The amount of deleveraging required by banks rather suddenly has left the taxpayer not much choice but to provide capital, because private providers didn't have enough. Those who stuck their finger in the dike (TPG, Flowers, and others) drowned. They didn't have the legs and staying power and were overwhelmed by the deleveraging process and loss of confidence. WAMU didn't get siezed by the FDIC due to the erosion of their assets. IT was the loss of $17bn in deposits in a week that did it - that's called fear.

Once the taxpayer named Hank Paulson says "no mas" the liabilities don't move, and the banks can afford to take their losses now in Q4 and begin to cautiously lend again.

How do they do that? Simple - risklessly. They borrow really cheaply short from depositors and the Fed and lend to the government long. Given the slope of the yield curve, this should help them rebuild their profits.

Having done that, they can lend to people and businesses again.

As for government spending, I don't think it does much. But running a big fat deficit through tax cuts hastens the day when we have a crisis which forces the government to spend less. In case you haven't noticed, politicians don't ever spend less.
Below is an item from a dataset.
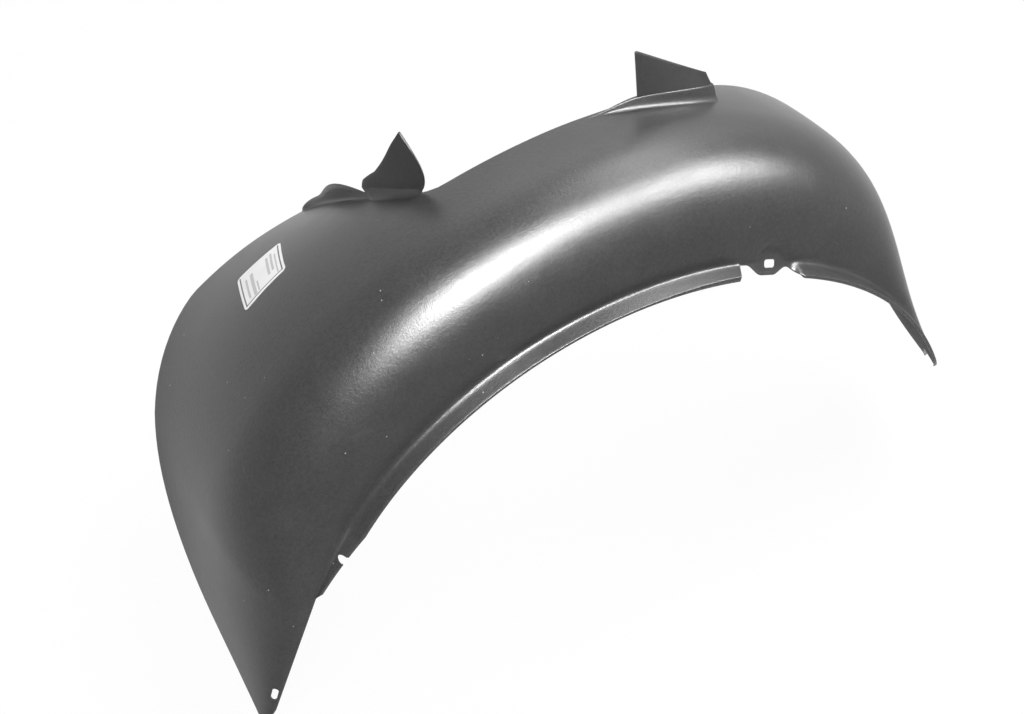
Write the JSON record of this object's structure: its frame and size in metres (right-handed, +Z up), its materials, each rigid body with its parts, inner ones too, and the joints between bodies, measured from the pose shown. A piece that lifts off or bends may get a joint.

That's a bipartisan phenomenon. So you have to take the money away from them.

Anyway, I hope that spells out why I am pretty supportive of what Paulson is doing. And while I wish in hindisght Lehman could have been more gently dealt with, I won't say I would have done differently. How would we have felt if the government wrote Barclay's (a british bank) a $100m put to the US taxpayer for LEH going bust? We might be today screaming about what a bunch of idiots we were to bail out wall street and give the brits lollipops. So as I've said previously, we took our lumps on that one. Ouchie. Everybody leanred that moral hazard lesson and it cost more. But we know now. Thanks Hank. Got it.  

By Blogger Georg Felis, at Wed Oct 22, 08:23:00 PM:

On behalf of drunken sailors everywhere, I demand an apology. Comparing us to Congress, I mean that is just a low blow!